Rigorous High-Order Hausdorff Dimension Estimation of Limit Sets of Continued Fraction Iterated Function Systems via B-Splines

TL;DR

This paper introduces a rigorous numerical method using B-splines to estimate the Hausdorff dimensions of limit sets from continued fraction iterated function systems, achieving higher-order convergence and computational flexibility.

Contribution

The authors develop a novel B-spline based finite element approach for precise Hausdorff dimension estimation, extending Falk and Nussbaum's positivity results to this context.

Findings

The method provides rigorous upper and lower bounds for Hausdorff dimensions.

Numerical results confirm higher-order convergence in one and two dimensions.

The approach demonstrates computational advantages over traditional methods.

Abstract

We develop a method for the rigorous estimation of Hausdorff dimensions of limit sets produced by continued fraction iterated function systems.
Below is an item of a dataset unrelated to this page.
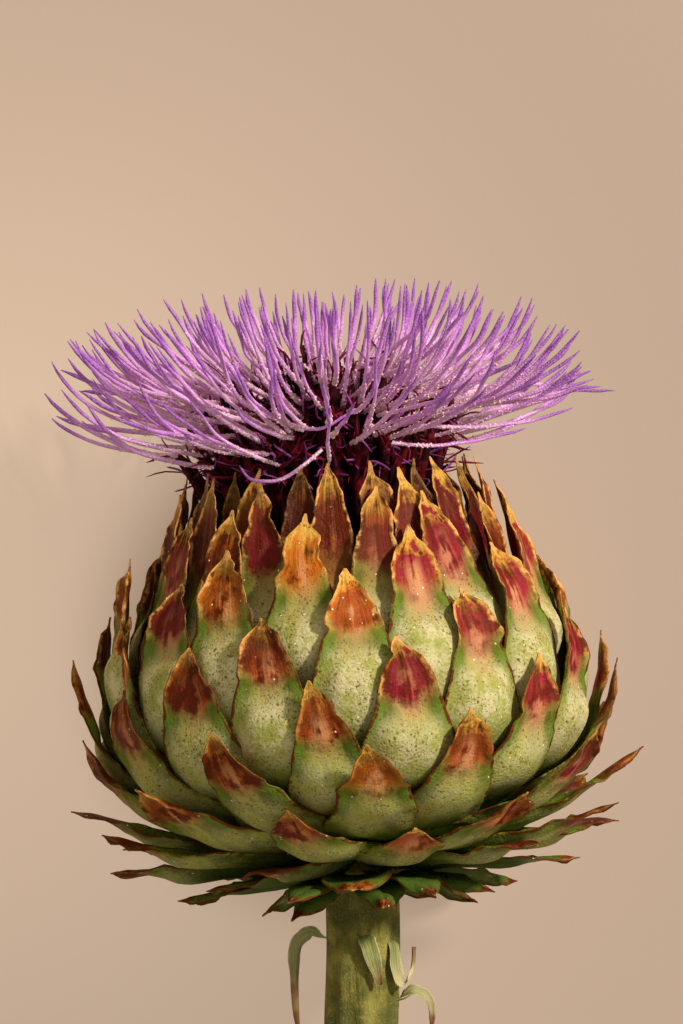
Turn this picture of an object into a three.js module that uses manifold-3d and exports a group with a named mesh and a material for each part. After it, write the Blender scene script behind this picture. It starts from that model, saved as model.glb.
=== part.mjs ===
// A globe artichoke in flower, picked with a short stem and lying on its side.
// Units are millimetres and +Z is up. The head's own axis runs level along +Y, stem end toward -Y and
// flower toward +Y, so the side that faces a viewer of the standing plant faces straight up here.
// Every scale-like leaf of the head (a bract) sits on one spiral and nests over the one behind it.

import * as THREE from 'three';
import { mergeVertices } from 'three/addons/utils/BufferGeometryUtils.js';
import Module from 'manifold-3d';

const wasm = await Module();
wasm.setup();

// ---------------------------------------------------------------- driving dimensions

const AXIS_HEIGHT = 48;           // height of the head's axis over the surface it lies on
const SAG = 1.4;                  // how far the underside would reach past that surface if it were hard
const FLAT = 0.15;                // depth of the flat worn where the underside touches
const TOUCH = 0.4;                // flared tips stop this far above the deepest point
const CLEARANCE = 0.3;            // gap left between neighbouring pieces

// Side outline of the head: [radius, distance along the axis from the top of the stem].
const GLOBE = [
  [7.5, 0], [15.1, 1.9], [27.8, 5.9], [34.9, 9.8], [43.9, 17.6], [48.2, 25.4],
  [49.6, 34], [45.9, 49], [36.5, 64.7], [29.9, 80.4], [28.6, 94],
];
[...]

Our method is based on the approximation of a Perron-Frobenius operator using the finite element method with B-splines as the choice of basis functions. This choice provides key numerical advantages including higher-order convergence and computational flexibility. We prove an analogue of Falk and Nussbaum's result on "hidden positivity" for B-spline quasi-interpolants to give rigorous upper and lower bounds for the Hausdorff dimensions of various limit sets. We provide numerical results to verify both the rigor and higher-order convergence of our method for quadratic B-spline interpolants in one and two dimensions.